**What this task involves:** Copy out all of the material exactly as presented.

**Supplied information:**

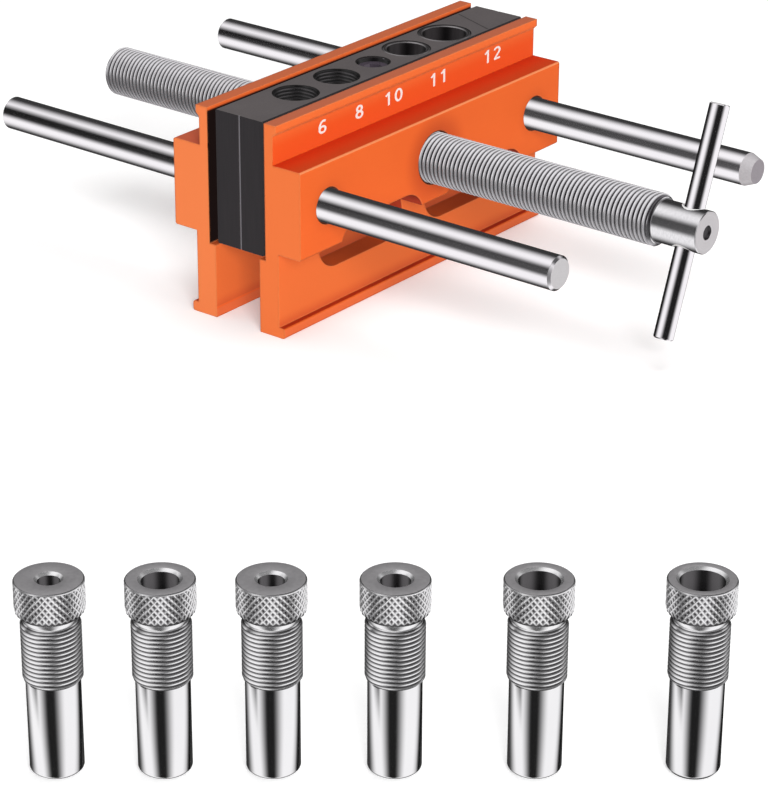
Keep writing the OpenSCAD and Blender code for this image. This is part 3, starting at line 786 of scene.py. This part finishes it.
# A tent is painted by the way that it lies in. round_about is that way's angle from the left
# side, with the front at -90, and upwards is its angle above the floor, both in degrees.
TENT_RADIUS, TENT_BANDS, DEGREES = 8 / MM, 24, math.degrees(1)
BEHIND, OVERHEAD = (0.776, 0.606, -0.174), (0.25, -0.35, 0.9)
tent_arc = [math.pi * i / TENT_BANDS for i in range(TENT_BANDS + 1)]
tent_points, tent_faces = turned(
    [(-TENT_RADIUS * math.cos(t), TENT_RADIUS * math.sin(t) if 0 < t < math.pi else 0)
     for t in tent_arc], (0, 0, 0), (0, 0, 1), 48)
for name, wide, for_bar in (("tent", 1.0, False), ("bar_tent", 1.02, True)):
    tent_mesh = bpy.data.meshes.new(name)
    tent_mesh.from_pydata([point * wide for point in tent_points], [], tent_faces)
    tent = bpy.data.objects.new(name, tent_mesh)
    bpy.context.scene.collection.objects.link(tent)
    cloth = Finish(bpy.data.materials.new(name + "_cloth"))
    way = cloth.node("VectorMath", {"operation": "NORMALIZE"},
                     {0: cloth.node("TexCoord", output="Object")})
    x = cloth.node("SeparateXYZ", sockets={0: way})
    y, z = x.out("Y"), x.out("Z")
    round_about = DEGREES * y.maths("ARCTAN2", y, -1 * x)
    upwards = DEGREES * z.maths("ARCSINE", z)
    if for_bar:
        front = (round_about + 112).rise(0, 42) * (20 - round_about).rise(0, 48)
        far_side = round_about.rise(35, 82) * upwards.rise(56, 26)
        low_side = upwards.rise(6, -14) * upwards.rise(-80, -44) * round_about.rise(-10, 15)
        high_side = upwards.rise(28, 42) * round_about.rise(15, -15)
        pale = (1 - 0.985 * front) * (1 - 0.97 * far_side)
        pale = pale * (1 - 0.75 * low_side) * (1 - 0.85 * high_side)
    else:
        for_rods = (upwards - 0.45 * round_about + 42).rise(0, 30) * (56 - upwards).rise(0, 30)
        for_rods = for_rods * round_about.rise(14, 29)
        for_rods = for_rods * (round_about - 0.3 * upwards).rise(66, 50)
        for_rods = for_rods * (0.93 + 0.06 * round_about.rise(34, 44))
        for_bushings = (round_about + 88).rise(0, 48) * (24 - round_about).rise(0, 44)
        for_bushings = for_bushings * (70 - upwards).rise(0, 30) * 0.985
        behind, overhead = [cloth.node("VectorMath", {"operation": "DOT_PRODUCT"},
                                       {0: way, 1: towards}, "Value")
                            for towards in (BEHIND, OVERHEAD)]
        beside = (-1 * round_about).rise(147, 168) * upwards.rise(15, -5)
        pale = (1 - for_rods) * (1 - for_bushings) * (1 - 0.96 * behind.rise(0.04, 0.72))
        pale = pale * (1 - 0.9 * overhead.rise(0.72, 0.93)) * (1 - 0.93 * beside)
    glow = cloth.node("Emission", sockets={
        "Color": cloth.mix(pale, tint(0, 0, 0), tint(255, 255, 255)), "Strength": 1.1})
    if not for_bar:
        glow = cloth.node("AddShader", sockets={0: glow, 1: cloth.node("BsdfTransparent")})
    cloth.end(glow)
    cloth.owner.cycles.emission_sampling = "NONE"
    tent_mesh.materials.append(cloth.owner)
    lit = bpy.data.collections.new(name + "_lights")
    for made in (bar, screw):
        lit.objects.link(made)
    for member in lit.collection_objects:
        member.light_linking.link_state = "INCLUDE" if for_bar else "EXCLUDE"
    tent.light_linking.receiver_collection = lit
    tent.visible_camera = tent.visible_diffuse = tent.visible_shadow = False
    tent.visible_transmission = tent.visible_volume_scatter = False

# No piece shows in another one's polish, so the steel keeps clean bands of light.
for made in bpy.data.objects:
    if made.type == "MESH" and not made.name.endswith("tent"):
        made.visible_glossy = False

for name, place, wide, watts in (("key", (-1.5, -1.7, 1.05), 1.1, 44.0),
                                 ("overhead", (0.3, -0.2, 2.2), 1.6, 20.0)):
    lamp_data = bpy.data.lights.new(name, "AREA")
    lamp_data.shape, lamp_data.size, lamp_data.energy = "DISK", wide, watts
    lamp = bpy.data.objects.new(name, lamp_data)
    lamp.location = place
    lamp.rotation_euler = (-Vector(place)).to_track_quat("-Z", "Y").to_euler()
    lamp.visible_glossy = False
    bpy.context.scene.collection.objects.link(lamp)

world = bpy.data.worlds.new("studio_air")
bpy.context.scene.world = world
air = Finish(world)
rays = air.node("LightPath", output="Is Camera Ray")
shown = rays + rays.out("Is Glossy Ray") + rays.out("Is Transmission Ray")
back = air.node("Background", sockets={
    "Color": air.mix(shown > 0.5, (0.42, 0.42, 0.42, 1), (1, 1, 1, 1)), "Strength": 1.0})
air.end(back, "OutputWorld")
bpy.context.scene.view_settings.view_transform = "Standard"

**Response for this exercise:**
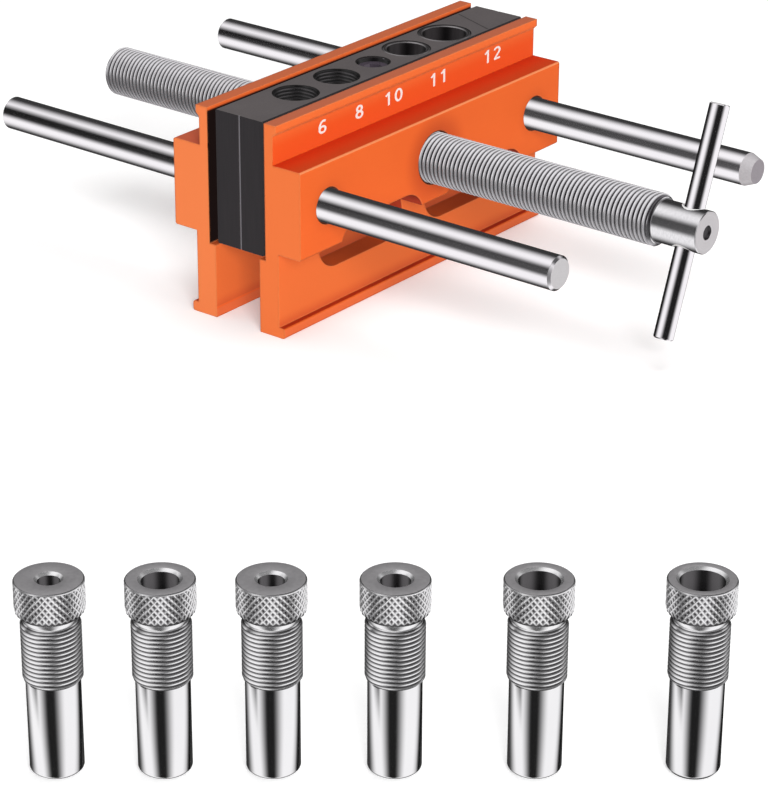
Keep writing the OpenSCAD and Blender code for this image. This is part 3, starting at line 786 of scene.py. This part finishes it.
# A tent is painted by the way that it lies in. round_about is that way's angle from the left
# side, with the front at -90, and upwards is its angle above the floor, both in degrees.
TENT_RADIUS, TENT_BANDS, DEGREES = 8 / MM, 24, math.degrees(1)
BEHIND, OVERHEAD = (0.776, 0.606, -0.174), (0.25, -0.35, 0.9)
tent_arc = [math.pi * i / TENT_BANDS for i in range(TENT_BANDS + 1)]
tent_points, tent_faces = turned(
    [(-TENT_RADIUS * math.cos(t), TENT_RADIUS * math.sin(t) if 0 < t < math.pi else 0)
     for t in tent_arc], (0, 0, 0), (0, 0, 1), 48)
for name, wide, for_bar in (("tent", 1.0, False), ("bar_tent", 1.02, True)):
    tent_mesh = bpy.data.meshes.new(name)
    tent_mesh.from_pydata([point * wide for point in tent_points], [], tent_faces)
    tent = bpy.data.objects.new(name, tent_mesh)
    bpy.context.scene.collection.objects.link(tent)
    cloth = Finish(bpy.data.materials.new(name + "_cloth"))
    way = cloth.node("VectorMath", {"operation": "NORMALIZE"},
                     {0: cloth.node("TexCoord", output="Object")})
    x = cloth.node("SeparateXYZ", sockets={0: way})
    y, z = x.out("Y"), x.out("Z")
    round_about = DEGREES * y.maths("ARCTAN2", y, -1 * x)
    upwards = DEGREES * z.maths("ARCSINE", z)
    if for_bar:
        front = (round_about + 112).rise(0, 42) * (20 - round_about).rise(0, 48)
        far_side = round_about.rise(35, 82) * upwards.rise(56, 26)
        low_side = upwards.rise(6, -14) * upwards.rise(-80, -44) * round_about.rise(-10, 15)
        high_side = upwards.rise(28, 42) * round_about.rise(15, -15)
        pale = (1 - 0.985 * front) * (1 - 0.97 * far_side)
        pale = pale * (1 - 0.75 * low_side) * (1 - 0.85 * high_side)
    else:
        for_rods = (upwards - 0.45 * round_about + 42).rise(0, 30) * (56 - upwards).rise(0, 30)
        for_rods = for_rods * round_about.rise(14, 29)
        for_rods = for_rods * (round_about - 0.3 * upwards).rise(66, 50)
        for_rods = for_rods * (0.93 + 0.06 * round_about.rise(34, 44))
        for_bushings = (round_about + 88).rise(0, 48) * (24 - round_about).rise(0, 44)
        for_bushings = for_bushings * (70 - upwards).rise(0, 30) * 0.985
        behind, overhead = [cloth.node("VectorMath", {"operation": "DOT_PRODUCT"},
                                       {0: way, 1: towards}, "Value")
                            for towards in (BEHIND, OVERHEAD)]
        beside = (-1 * round_about).rise(147, 168) * upwards.rise(15, -5)
        pale = (1 - for_rods) * (1 - for_bushings) * (1 - 0.96 * behind.rise(0.04, 0.72))
        pale = pale * (1 - 0.9 * overhead.rise(0.72, 0.93)) * (1 - 0.93 * beside)
    glow = cloth.node("Emission", sockets={
        "Color": cloth.mix(pale, tint(0, 0, 0), tint(255, 255, 255)), "Strength": 1.1})
    if not for_bar:
        glow = cloth.node("AddShader", sockets={0: glow, 1: cloth.node("BsdfTransparent")})
    cloth.end(glow)
    cloth.owner.cycles.emission_sampling = "NONE"
    tent_mesh.materials.append(cloth.owner)
    lit = bpy.data.collections.new(name + "_lights")
    for made in (bar, screw):
        lit.objects.link(made)
    for member in lit.collection_objects:
        member.light_linking.link_state = "INCLUDE" if for_bar else "EXCLUDE"
    tent.light_linking.receiver_collection = lit
    tent.visible_camera = tent.visible_diffuse = tent.visible_shadow = False
    tent.visible_transmission = tent.visible_volume_scatter = False

# No piece shows in another one's polish, so the steel keeps clean bands of light.
for made in bpy.data.objects:
    if made.type == "MESH" and not made.name.endswith("tent"):
        made.visible_glossy = False

for name, place, wide, watts in (("key", (-1.5, -1.7, 1.05), 1.1, 44.0),
                                 ("overhead", (0.3, -0.2, 2.2), 1.6, 20.0)):
    lamp_data = bpy.data.lights.new(name, "AREA")
    lamp_data.shape, lamp_data.size, lamp_data.energy = "DISK", wide, watts
    lamp = bpy.data.objects.new(name, lamp_data)
    lamp.location = place
    lamp.rotation_euler = (-Vector(place)).to_track_quat("-Z", "Y").to_euler()
    lamp.visible_glossy = False
    bpy.context.scene.collection.objects.link(lamp)

world = bpy.data.worlds.new("studio_air")
bpy.context.scene.world = world
air = Finish(world)
rays = air.node("LightPath", output="Is Camera Ray")
shown = rays + rays.out("Is Glossy Ray") + rays.out("Is Transmission Ray")
back = air.node("Background", sockets={
    "Color": air.mix(shown > 0.5, (0.42, 0.42, 0.42, 1), (1, 1, 1, 1)), "Strength": 1.0})
air.end(back, "OutputWorld")
bpy.context.scene.view_settings.view_transform = "Standard"